3. "tHiS iS uNcOnStItUtIoNaL"
It's not unconstitutional to hold an impeachment trial after someone has left office. It's just not.
You know how I know that? Because I've read the fucking Constitution. And even a little history!
At the end of the day, whether it's constitutional to hold a Senate impeachment trial for a former president is entirely up to the Senate. No federal court is going anywhere near this. And the Senate has spoken. Twice, as a matter of fact.
The Constitution contains exactly zero prohibitions against trying a former president. As the House Managers pointed out, this interpretation would create a situation where presidents could literally get away with murder without being impeached, as long as they did it close enough to January 20. And a hypothetical Senate Majority Leader, like, oh, say, Mitch McConnell, could ... do all the things he has done and continues to do.

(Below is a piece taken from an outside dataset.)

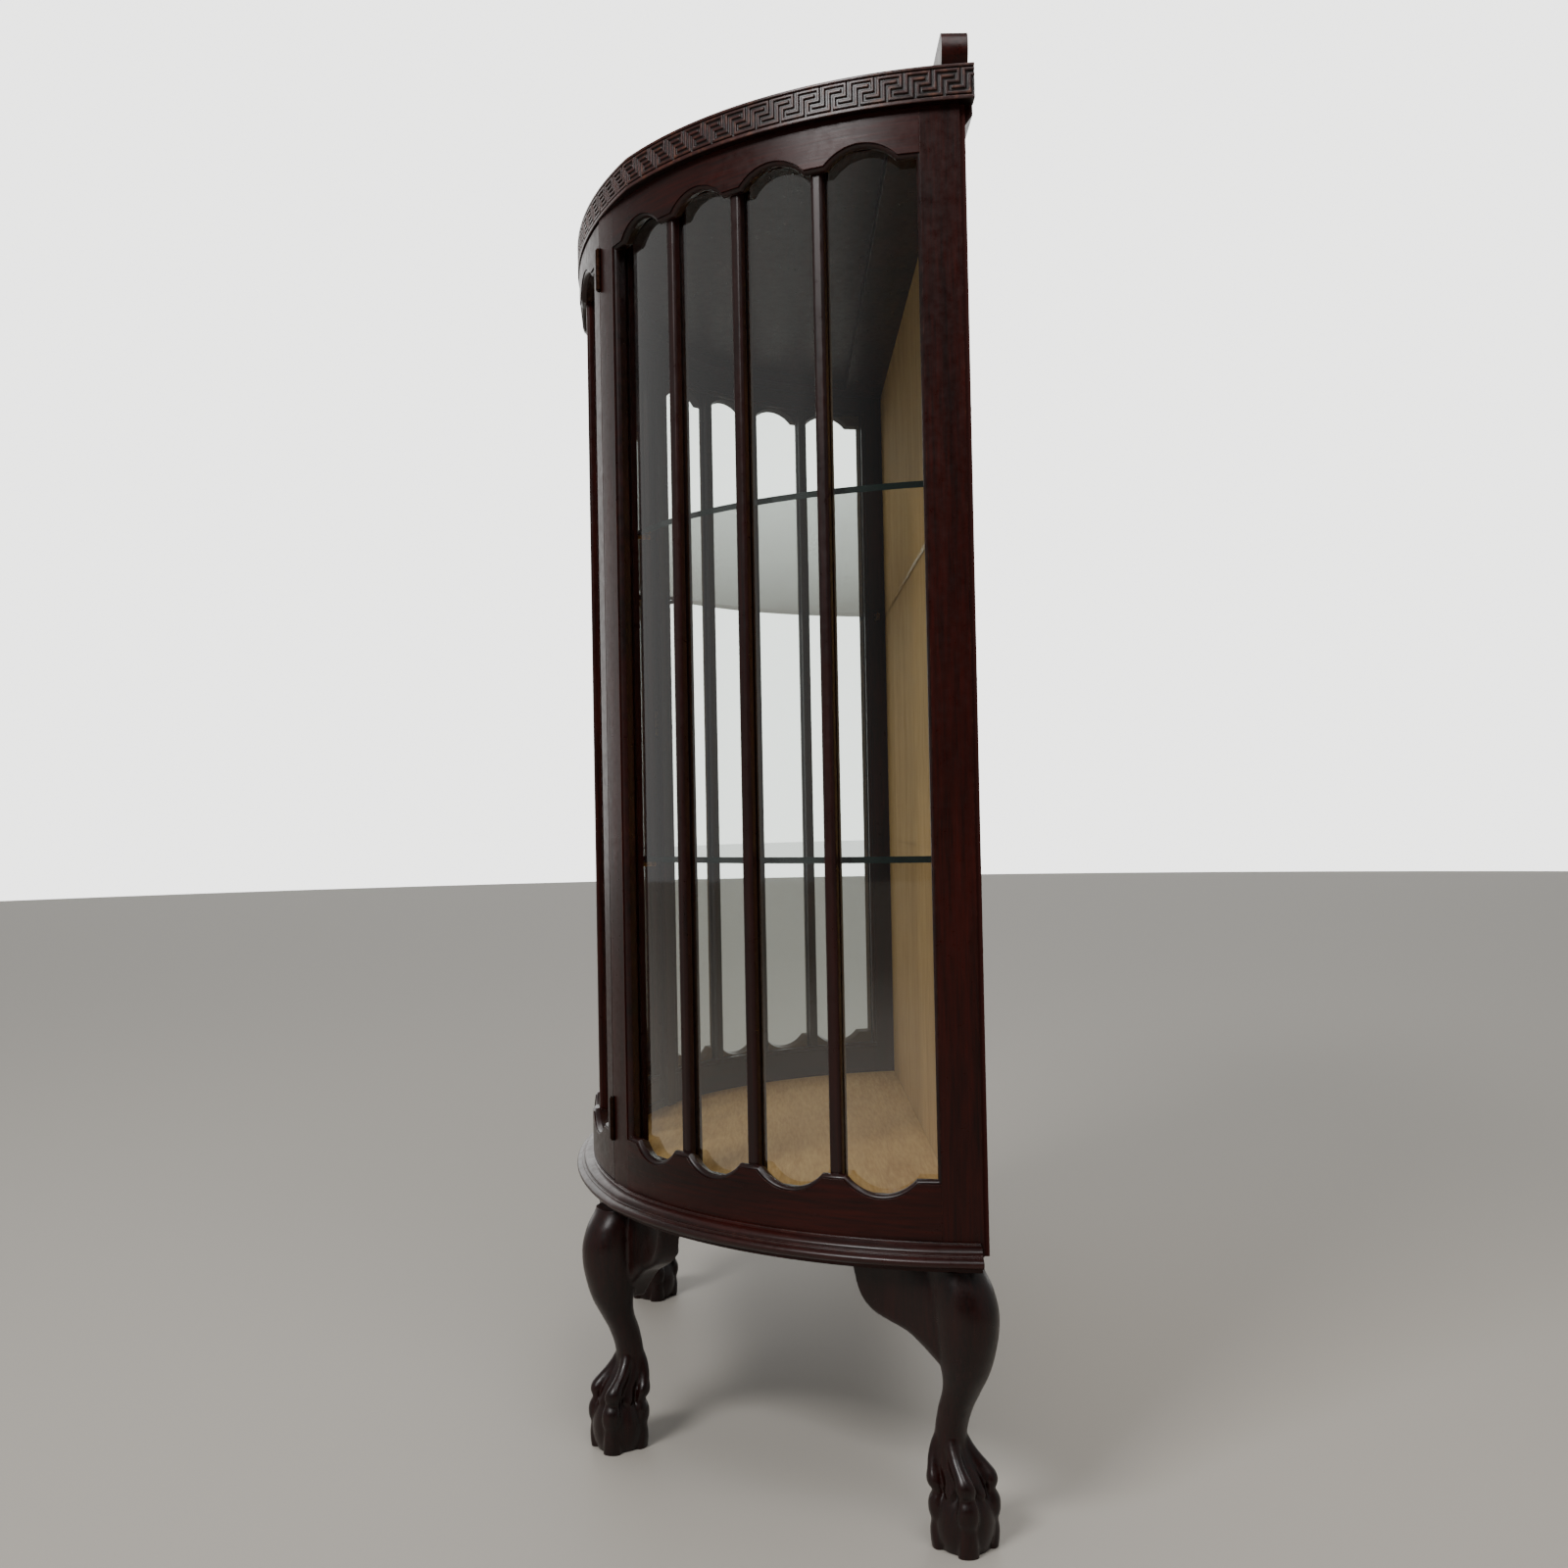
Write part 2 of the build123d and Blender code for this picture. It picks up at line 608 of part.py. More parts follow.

I'm already getting preemptively angry at the Republican senators who will use this argument to justify voting for acquittal.
Well, that level of stupidity is about right
Even the Republicans who voted with the dumbasses were ... unimpressed with them. And the anchors on Newsmax, of all places, cut away from Castor to tell their views they "have no idea why he's saying what he's saying."
John Cornyn (D-TX) told reporters Castor "rambled on and on and on and didn't really address the constitutional argument." The former federal judge also said, "I've seen a lot of lawyers and a lot of arguments and that was ... not one of the finest I've seen."
Castor, however, apparently thought he did really well, saying he thought yesterday was a "good day."
Schoen, for his part, promised to "do better next time."
I guess we'll just have to watch and see.